Task description: Up to and including the line containing "return radii, heights", please reproduce the lines of the listing below, starting from the top.

****************

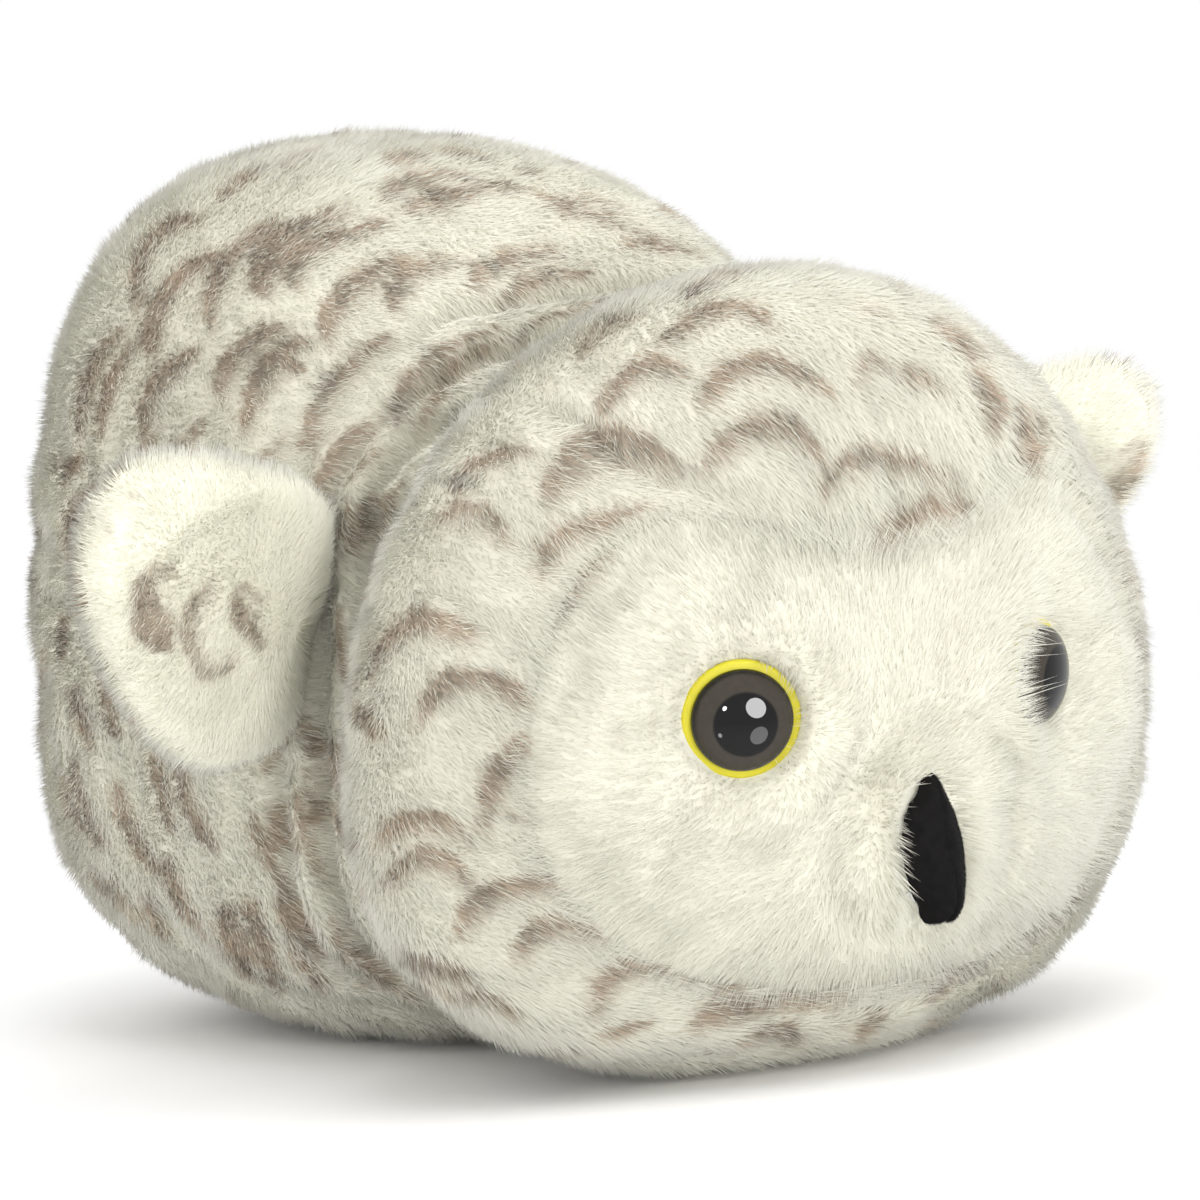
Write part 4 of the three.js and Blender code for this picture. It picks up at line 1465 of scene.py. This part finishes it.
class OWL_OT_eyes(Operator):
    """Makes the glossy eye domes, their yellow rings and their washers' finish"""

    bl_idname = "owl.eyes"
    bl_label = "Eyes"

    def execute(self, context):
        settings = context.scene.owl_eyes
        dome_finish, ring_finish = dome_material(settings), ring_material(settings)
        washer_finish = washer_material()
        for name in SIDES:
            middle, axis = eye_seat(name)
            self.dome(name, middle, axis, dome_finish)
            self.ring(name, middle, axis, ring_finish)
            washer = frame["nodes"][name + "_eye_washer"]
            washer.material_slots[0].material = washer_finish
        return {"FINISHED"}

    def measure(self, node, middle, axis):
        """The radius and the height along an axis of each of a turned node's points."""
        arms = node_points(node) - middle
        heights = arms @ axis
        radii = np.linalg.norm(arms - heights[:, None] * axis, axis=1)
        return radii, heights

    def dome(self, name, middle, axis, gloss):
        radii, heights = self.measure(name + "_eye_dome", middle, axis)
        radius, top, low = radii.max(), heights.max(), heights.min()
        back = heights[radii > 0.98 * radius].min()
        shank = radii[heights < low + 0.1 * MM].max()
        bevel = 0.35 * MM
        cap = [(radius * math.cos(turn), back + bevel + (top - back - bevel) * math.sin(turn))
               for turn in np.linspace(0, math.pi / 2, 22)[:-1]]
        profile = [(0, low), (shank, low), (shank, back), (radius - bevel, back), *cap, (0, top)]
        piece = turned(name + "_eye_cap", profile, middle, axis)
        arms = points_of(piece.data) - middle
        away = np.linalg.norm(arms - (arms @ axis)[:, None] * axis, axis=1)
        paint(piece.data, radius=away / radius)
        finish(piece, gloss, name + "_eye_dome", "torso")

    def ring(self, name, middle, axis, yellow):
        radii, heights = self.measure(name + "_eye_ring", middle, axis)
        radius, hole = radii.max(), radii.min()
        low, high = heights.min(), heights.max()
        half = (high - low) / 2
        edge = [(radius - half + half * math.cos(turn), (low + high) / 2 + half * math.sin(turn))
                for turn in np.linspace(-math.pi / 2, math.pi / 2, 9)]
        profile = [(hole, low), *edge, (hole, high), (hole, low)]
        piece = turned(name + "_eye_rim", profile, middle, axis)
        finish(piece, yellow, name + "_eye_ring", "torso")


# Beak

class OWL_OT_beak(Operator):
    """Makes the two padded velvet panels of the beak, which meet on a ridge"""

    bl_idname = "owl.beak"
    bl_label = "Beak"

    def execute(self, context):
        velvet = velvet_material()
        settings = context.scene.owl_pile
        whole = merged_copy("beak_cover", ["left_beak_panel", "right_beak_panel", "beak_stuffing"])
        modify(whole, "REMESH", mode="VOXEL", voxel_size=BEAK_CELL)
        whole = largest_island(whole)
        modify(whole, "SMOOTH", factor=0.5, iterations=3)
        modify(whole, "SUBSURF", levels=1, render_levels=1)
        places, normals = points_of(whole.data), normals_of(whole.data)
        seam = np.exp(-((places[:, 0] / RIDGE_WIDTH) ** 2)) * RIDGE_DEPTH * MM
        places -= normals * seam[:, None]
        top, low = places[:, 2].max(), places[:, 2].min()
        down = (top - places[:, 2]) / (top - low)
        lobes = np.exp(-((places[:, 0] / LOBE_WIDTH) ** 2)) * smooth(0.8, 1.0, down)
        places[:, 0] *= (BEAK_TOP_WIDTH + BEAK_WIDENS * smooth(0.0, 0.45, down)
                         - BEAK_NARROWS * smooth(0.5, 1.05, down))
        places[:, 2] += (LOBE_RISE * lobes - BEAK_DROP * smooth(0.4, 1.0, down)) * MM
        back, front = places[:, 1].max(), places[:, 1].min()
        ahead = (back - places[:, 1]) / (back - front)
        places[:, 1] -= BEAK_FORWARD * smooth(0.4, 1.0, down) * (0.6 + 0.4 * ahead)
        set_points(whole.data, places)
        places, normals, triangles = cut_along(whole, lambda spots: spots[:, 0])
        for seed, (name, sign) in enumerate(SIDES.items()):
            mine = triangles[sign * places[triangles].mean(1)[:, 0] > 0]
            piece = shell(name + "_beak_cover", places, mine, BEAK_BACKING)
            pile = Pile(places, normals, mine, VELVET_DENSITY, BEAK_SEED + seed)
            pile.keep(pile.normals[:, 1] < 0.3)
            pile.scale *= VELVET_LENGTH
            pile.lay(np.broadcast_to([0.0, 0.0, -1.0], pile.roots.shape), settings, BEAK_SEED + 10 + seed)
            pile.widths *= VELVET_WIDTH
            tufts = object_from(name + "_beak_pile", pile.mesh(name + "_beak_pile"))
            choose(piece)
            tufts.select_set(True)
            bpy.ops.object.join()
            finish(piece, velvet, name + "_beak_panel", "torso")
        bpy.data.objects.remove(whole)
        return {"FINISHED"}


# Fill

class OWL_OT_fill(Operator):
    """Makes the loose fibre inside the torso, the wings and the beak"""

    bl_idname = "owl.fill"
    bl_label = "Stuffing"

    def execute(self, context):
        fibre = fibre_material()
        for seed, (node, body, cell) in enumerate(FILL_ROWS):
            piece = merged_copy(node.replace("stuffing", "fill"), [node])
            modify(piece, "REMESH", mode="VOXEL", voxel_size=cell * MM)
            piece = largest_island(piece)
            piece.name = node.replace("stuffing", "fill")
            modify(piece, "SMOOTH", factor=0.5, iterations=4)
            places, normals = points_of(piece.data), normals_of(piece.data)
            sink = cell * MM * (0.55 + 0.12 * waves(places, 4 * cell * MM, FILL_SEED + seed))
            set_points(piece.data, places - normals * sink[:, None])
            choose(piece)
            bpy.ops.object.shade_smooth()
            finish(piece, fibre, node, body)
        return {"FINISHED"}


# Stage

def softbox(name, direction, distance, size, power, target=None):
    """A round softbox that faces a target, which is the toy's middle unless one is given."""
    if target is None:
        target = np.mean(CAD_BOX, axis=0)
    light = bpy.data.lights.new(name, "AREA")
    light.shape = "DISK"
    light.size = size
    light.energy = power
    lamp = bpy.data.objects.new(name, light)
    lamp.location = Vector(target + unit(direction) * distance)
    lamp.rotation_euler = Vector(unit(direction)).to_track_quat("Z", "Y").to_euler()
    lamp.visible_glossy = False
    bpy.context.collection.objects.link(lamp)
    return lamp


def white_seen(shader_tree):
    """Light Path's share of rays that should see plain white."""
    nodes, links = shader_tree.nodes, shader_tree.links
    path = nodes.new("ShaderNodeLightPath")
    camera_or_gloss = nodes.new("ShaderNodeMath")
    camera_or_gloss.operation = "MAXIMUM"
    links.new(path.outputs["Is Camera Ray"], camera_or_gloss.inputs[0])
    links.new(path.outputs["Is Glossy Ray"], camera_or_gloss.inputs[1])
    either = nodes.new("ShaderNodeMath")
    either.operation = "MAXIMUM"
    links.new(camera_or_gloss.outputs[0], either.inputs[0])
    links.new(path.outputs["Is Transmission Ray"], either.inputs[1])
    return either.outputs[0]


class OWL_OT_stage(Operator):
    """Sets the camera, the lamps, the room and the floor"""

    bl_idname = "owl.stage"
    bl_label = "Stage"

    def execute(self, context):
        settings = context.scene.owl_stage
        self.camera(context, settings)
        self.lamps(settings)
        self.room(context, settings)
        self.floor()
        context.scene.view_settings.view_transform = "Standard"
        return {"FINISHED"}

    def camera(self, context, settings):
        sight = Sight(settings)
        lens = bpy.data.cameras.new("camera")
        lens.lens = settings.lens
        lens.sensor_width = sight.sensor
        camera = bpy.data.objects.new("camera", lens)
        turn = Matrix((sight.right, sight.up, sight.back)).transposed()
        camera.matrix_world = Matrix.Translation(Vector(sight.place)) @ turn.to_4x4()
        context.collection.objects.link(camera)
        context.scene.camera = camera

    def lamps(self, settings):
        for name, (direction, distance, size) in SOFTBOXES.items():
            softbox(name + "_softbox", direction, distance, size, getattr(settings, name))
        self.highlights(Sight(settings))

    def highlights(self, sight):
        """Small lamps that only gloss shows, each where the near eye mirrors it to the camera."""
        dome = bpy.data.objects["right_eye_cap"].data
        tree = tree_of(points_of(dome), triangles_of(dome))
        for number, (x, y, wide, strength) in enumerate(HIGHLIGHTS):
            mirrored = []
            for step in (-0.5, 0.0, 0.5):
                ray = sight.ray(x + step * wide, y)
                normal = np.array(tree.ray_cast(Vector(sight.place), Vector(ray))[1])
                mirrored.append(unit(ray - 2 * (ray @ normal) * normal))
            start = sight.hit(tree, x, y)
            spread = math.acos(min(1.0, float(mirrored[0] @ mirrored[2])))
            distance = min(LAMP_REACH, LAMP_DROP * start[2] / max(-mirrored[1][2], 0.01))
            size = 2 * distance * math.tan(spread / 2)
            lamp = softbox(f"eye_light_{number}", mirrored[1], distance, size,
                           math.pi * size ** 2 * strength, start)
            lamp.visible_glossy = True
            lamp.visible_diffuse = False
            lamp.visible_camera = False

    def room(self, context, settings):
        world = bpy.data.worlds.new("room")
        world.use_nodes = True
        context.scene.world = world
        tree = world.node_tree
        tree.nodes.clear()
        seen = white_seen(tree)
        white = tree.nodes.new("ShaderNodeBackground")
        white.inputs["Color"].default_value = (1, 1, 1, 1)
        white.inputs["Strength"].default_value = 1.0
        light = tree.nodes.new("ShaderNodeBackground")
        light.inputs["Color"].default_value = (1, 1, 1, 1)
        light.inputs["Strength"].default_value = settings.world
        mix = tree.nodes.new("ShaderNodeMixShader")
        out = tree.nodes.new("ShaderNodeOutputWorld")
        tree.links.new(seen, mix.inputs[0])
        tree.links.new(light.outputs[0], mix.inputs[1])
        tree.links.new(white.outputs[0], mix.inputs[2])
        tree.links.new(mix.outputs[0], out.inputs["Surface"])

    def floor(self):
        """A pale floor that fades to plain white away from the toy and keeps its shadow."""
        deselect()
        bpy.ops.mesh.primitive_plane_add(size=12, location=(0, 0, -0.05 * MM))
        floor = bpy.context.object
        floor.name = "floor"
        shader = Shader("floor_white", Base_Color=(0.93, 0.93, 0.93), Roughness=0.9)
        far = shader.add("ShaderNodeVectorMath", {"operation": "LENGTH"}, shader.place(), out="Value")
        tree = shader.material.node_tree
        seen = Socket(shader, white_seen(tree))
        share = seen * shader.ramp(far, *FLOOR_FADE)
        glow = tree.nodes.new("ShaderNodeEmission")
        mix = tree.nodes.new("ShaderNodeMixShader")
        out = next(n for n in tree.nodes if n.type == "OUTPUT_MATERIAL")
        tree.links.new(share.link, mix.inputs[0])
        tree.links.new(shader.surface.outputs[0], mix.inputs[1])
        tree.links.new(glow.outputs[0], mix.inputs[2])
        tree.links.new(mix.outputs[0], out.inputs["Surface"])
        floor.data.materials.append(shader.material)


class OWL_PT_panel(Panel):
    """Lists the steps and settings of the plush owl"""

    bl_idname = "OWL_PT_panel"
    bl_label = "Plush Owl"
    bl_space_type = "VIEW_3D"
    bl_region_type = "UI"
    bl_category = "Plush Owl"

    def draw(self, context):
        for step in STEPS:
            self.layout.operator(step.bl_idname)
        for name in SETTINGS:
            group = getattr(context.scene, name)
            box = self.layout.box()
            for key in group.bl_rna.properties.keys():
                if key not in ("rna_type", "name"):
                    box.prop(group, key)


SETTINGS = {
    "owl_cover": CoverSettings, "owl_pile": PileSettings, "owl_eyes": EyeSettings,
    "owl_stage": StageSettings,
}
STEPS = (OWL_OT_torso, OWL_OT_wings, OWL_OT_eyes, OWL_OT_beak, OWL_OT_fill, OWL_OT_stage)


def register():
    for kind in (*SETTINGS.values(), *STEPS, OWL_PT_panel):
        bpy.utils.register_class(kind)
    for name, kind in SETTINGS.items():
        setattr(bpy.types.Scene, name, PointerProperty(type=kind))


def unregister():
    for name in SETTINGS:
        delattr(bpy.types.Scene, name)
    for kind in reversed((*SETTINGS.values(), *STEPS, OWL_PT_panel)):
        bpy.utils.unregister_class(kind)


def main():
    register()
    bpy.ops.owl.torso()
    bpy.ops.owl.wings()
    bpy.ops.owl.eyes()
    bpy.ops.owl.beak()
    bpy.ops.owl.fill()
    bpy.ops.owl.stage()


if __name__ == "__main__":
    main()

****************

Task solution:
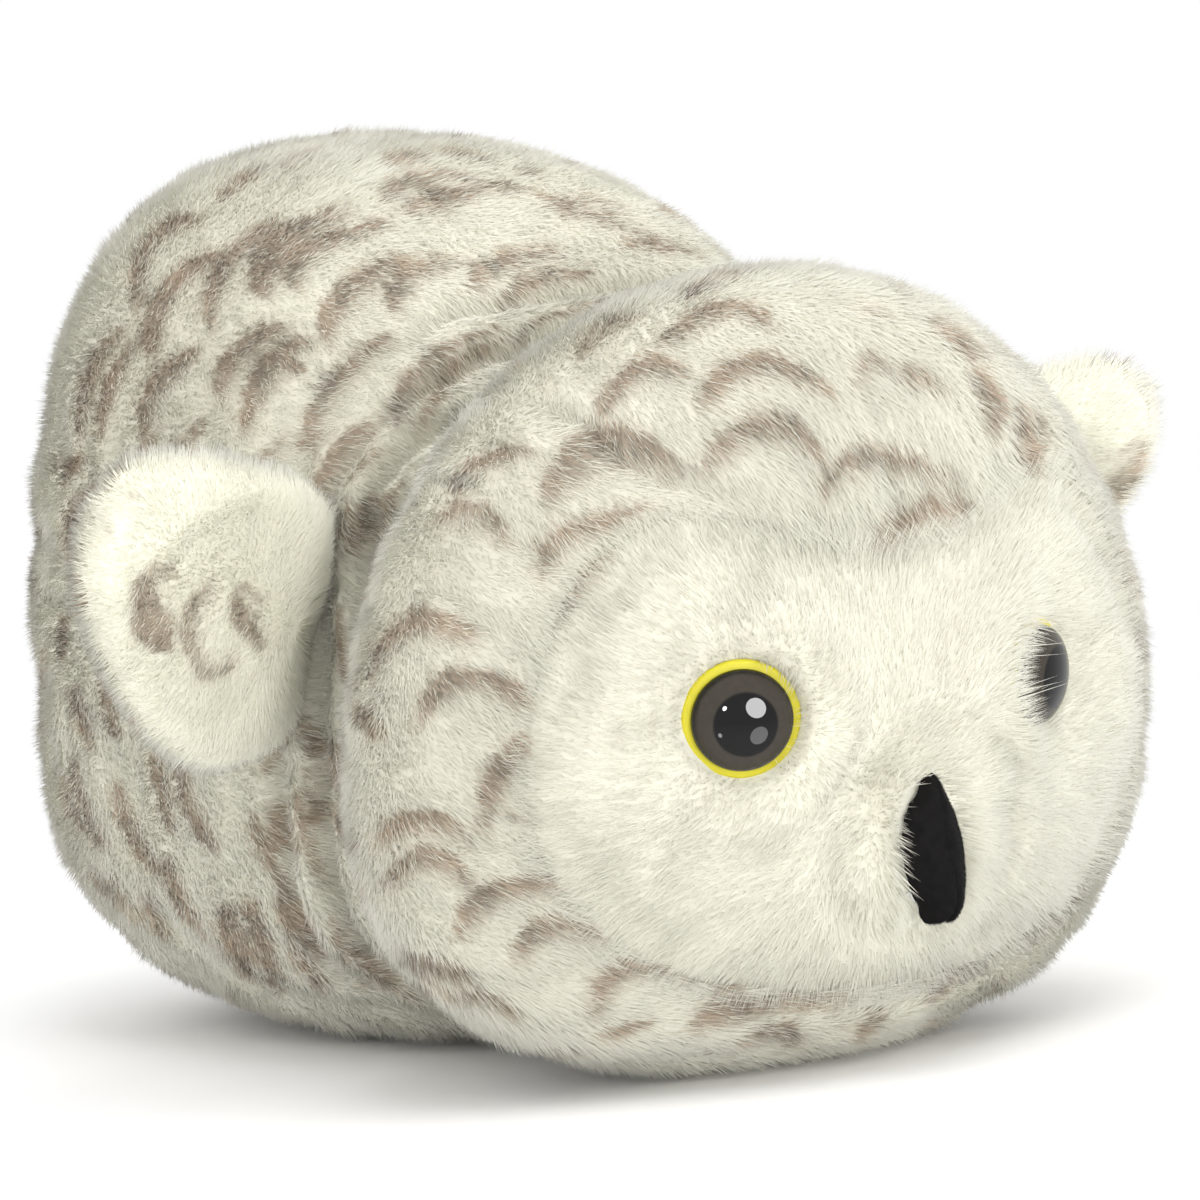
Write part 4 of the three.js and Blender code for this picture. It picks up at line 1465 of scene.py. This part finishes it.
class OWL_OT_eyes(Operator):
    """Makes the glossy eye domes, their yellow rings and their washers' finish"""

    bl_idname = "owl.eyes"
    bl_label = "Eyes"

    def execute(self, context):
        settings = context.scene.owl_eyes
        dome_finish, ring_finish = dome_material(settings), ring_material(settings)
        washer_finish = washer_material()
        for name in SIDES:
            middle, axis = eye_seat(name)
            self.dome(name, middle, axis, dome_finish)
            self.ring(name, middle, axis, ring_finish)
            washer = frame["nodes"][name + "_eye_washer"]
            washer.material_slots[0].material = washer_finish
        return {"FINISHED"}

    def measure(self, node, middle, axis):
        """The radius and the height along an axis of each of a turned node's points."""
        arms = node_points(node) - middle
        heights = arms @ axis
        radii = np.linalg.norm(arms - heights[:, None] * axis, axis=1)
        return radii, heights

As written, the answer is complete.